Un ejemplo de la presencia del lenguaje ciceroniano en el lenguaje patriótico inglés del siglo XVII se observa en la Manifestation firmada por los líderes de los Niveladores John Lilburn, William Walwyn, Thomas Prince y Richard Overton el 14 de abril de 1649. El deber de “utilizar nuestros esfuerzos para el avance de la felicidad de la comunidad” y de perseguir la libertad y el bien para la nación, dice, reside en el principio de que “ningún hombre nace para sí mismo”, impuesto por las leyes naturales, de la cristiandad y de “la Sociedad y Gobierno públicos”.

Para los Niveladores, el patriota es un soldado que lucha por los derechos comunes y la libertad, o el miembro del parlamento dedicado al bien común. Si los miembros de la Commonwealth británica desean preservar su libertad en común, leemos en The just Defence of John Lilburn, deben ser sensibles a los males afligidos a sus semejantes.

De forma similar John Milton, en 1660, llama a “nuestros viejos Patriotas…los primeros defensores de nuestros derechos religiosos y civiles”, los miembros del “Rump Parlamient”, quienes “considerando la monarquía, debido a la larga experiencia, un gobierno oneroso, caro, inútil y peligroso, justa y magnánimamente lo abolieron”. La patria que ama el patriota y a la que está entregado es el bien común; esto es, la comunidad política libre que se basa en el gobierno de la justicia que los escritores republicanos llamaron respublica o civitas.
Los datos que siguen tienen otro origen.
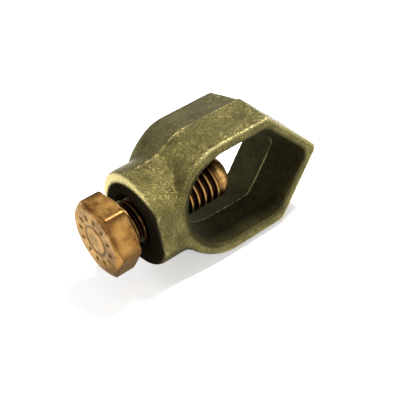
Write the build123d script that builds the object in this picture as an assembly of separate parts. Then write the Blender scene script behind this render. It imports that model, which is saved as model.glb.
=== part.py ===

Es un valor político que depende de las leyes y el jus gentium.

En palabras de Milton, el amor a la patria es un amor por la libertad lleno de compasión. La ejecución del rey Carlos I, escribió en su Defence of the people of England de 1651, fue un acto inspirado no por un espíritu faccioso, ni por un deseo de usurpar los derechos de otros, ni por mera belicosidad…, ni por furia, ni por venganza…, sino por amor a la patria en el sentido de patriae caritas, como dice en la versión latina; esto es, un amor a la patria que es la suma de “amor a tu libertad y a tu religión, a la justicia y al honor”.

Para Toland, en Life of Milton, el patriotismo requiere mentes culturalmente receptivas. Las mismas cualidades que alababa en Milton fueron, creía él, inculcadas en la educación a los jóvenes romanos. Se les enseñaba:

…a comprender las costumbres, leyes y religión de su propia patria. Se les enseñaba el conocimiento de la humanidad comparando la Historia antigua con las observaciones diarias que hacían de extraños, de sus propias relaciones y de sus conciudadanos de otros lugares, les enseñaban lo que en su caso era censurable o encomiable, lo que debía ser enmendado, añadido o abolido.

El objetivo de la educación era inspirar amor a la patria, pero patria para ellos quería decir libertad. El amor que se les animaba a cultivar no lo cegaba; al contrario, los preparaba a ver claramente la distinción entre un gobierno bueno y uno malo.

“La patria de uno es allí donde se encuentre bien”, dijo Milton, jugando con las palabras del lema latino ubi patria ibi bene. “Allí donde disfrutaban de la libertad, se encontraban en casa”.

El patriotismo monárquico basado en la fidelidad a la corona no debilitó la presencia intelectual e ideológica del lenguaje del patriotismo republicano del siglo XVII en Inglaterra. El patriotismo es el afecto que el pueblo siente por su patria, entendida ésta no como la tierra natal, sino como una comunidad de hombres libres que viven juntos por el bien común.

El verdadero amor a la patria es amor a la “constitución y al gobierno que hace libres e independientes”.

Enrique Area Sacristán.
Teniente Coronel de Infantería.
Doctor por la Universidad de Salamanca.